41.Now and again there would arise a feeling that it was hard upon my mother that she should have to do so much for us, that we should be idle while she was forced to work so constantly; but we should probably have thought more of that had she not taken to work as though it were the recognised condition of life for an old lady of fifty-five.

 
42.Excess, it seems to me, may justly be praised if we do not praise it to excess. In a lukewarm world it is the enemy of lukewarmness. It is a protest against virtues that sail among the shallows of caution and timidity and never venture among the perils of the high seas. St. Paul might not have been so good a Christian if he had not previously been an excessive persecutor of Christians.
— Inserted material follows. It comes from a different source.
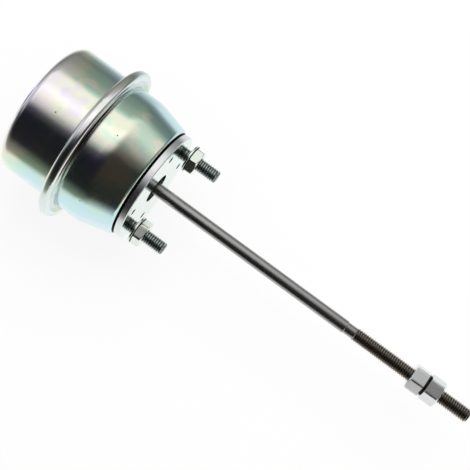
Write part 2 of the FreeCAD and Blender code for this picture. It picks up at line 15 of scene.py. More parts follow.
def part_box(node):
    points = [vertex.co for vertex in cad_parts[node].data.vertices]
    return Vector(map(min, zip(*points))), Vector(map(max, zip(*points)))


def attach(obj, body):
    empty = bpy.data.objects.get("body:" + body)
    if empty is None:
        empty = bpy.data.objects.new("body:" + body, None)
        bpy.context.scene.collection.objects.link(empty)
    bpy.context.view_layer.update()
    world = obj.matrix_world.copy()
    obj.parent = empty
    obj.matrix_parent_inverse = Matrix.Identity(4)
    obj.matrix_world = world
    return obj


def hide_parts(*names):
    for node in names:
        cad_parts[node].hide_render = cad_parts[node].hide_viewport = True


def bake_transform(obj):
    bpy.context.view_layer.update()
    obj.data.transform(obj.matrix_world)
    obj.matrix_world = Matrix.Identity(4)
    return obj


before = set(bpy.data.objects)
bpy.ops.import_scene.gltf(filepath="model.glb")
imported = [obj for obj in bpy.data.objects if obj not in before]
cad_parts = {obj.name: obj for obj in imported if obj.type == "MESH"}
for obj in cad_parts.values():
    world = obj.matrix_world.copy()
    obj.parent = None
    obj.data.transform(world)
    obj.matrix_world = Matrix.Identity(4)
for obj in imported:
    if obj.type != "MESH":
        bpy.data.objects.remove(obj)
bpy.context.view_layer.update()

All genius, whether religious or artistic, is a kind of excess.

 
43.Though compliments should arise naturally out of the occasion, they should not appear to be prompted by the spur of it; for then they seem hardly spontaneous. Applaud a man's speech at the moment when he sits down, and he will take your compliment as exacted by the demands of common civility; but let some space intervene, and then show him that the merits of his speech have dwelt with you when you might have been expected to have forgotten them, and he will remember your compliment for a much longer time than you have remembered his speech.

 
44.It is surely discreditable, under the age of thirty, not to be shy. Self-assurance in the young betokens a lack of sensibility: the boy or girl who is not shy at twenty-two will at forty-two become a bore. “I may be wrong, of course,"—thus will he or she gabble at forty-two, “but what I always say is ...” No, let us educate the younger generation to be shy in and out of season: to edge behind the furniture: to say spasmodic and ill-digested things: to twist their feet round the protective feet of sofas and armchairs. For shyness is the protective fluid within which our personalities are able to develop into natural shapes.

 
45.There is one thing for which I envy the general playgoer above all. I mean his freedom and pungency of criticism. Anonymity gives him irresponsibility, and his resentment at being bored not being subject to the cooling process of literary composition, his language is apt to be really terrible. Talk about printed criticism! Actors and authors do talk of it often enough, and on the whole don't seem to like it; but let them mingle with the general playgoer and keep their ears open! The general playgoer is the great purveyor of secret criticism.